+++ DATA LINES

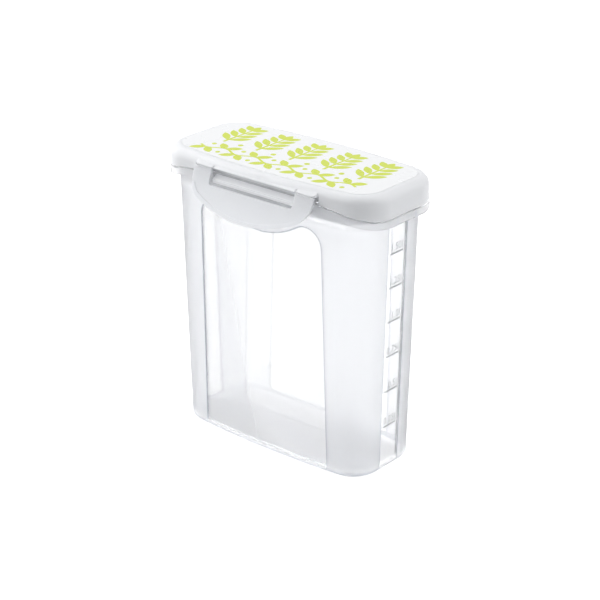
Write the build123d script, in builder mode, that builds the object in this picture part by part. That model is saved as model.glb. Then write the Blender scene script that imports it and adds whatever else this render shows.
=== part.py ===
from build123d import *
import math
import os

os.makedirs("parts", exist_ok=True)

# Body of the container, sizes in millimetres
total_height = 196.0
base_half_length = 77.5
base_half_width = 34.4
body_bow_radius = 664.0
base_corner_radius = 19.0
draft_angle = 1.45
wall = 1.5
base_edge_height = 2.6
base_edge_width = 1.5
base_edge_ease = 1.1
cavity_edge_bevel = 2.4
floor_thickness = 1.6
foot_height = 1.0
foot_width = 4.1
mouth_drop = 7.5

# Grip panels on the long sides and clear windows on the short ends
panel_depth = 0.6
panel_base_half_width = 52.6
panel_top_half_width = 49.8
panel_dip_drop = 38.8
panel_dip_radius = 57.0
panel_shoulder_radius = 12.5
window_depth = 0.4
window_half_width = 9.2

# Lid
end_overhang = 5.2
side_overhang = 3.2
lid_bow_radius = 560.0
lid_corner_radius = 23.0
lid_edge_radius = 7.0
lid_wall = 1.6
lid_ceiling = 2.0
channel_ceiling = 4.0
plug_wall = 1.4
plug_clearance = 0.4
plug_depth = 12.5

# Arched line of the rim, shared by the lid's skirt and the container's flange
arch_drop = 0.5
arch_flat_half_length = 30.0
arch_radius = 200.0
rim_gap = 0.3

# Flange of the container
flange_step = 0.6
flange_band = 5.1
apron_wall = 1.4

# Seal
seal_width = 2.1
seal_gap = 0.2

# In-mould label on the lid
label_margin = 7.3
label_thickness = 0.4
label_rise = 0.05
label_fit = 0.1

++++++

» **WHAT YOU HAVE TO DO**:
Write the listing out again, exactly as shown above.

» **EXPECTED ANSWER**:
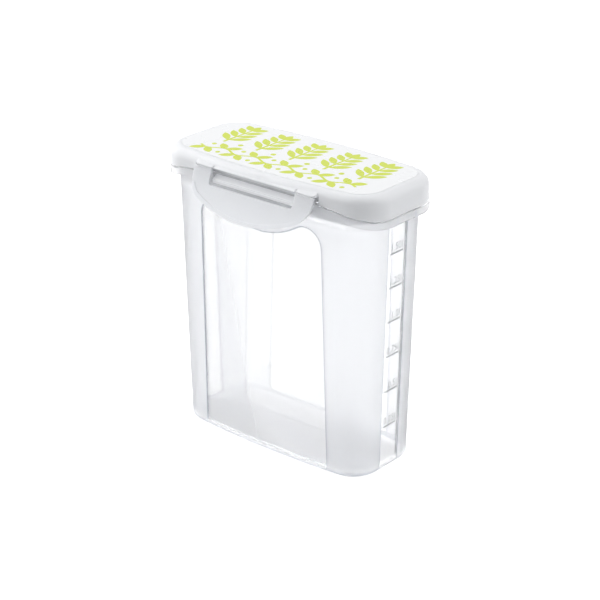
Write the build123d script, in builder mode, that builds the object in this picture part by part. That model is saved as model.glb. Then write the Blender scene script that imports it and adds whatever else this render shows.
=== part.py ===
from build123d import *
import math
import os

os.makedirs("parts", exist_ok=True)

# Body of the container, sizes in millimetres
total_height = 196.0
base_half_length = 77.5
base_half_width = 34.4
body_bow_radius = 664.0
base_corner_radius = 19.0
draft_angle = 1.45
wall = 1.5
base_edge_height = 2.6
base_edge_width = 1.5
base_edge_ease = 1.1
cavity_edge_bevel = 2.4
floor_thickness = 1.6
foot_height = 1.0
foot_width = 4.1
mouth_drop = 7.5

# Grip panels on the long sides and clear windows on the short ends
panel_depth = 0.6
panel_base_half_width = 52.6
panel_top_half_width = 49.8
panel_dip_drop = 38.8
panel_dip_radius = 57.0
panel_shoulder_radius = 12.5
window_depth = 0.4
window_half_width = 9.2

# Lid
end_overhang = 5.2
side_overhang = 3.2
lid_bow_radius = 560.0
lid_corner_radius = 23.0
lid_edge_radius = 7.0
lid_wall = 1.6
lid_ceiling = 2.0
channel_ceiling = 4.0
plug_wall = 1.4
plug_clearance = 0.4
plug_depth = 12.5

# Arched line of the rim, shared by the lid's skirt and the container's flange
arch_drop = 0.5
arch_flat_half_length = 30.0
arch_radius = 200.0
rim_gap = 0.3

# Flange of the container
flange_step = 0.6
flange_band = 5.1
apron_wall = 1.4

# Seal
seal_width = 2.1
seal_gap = 0.2

# In-mould label on the lid
label_margin = 7.3
label_thickness = 0.4
label_rise = 0.05
label_fit = 0.1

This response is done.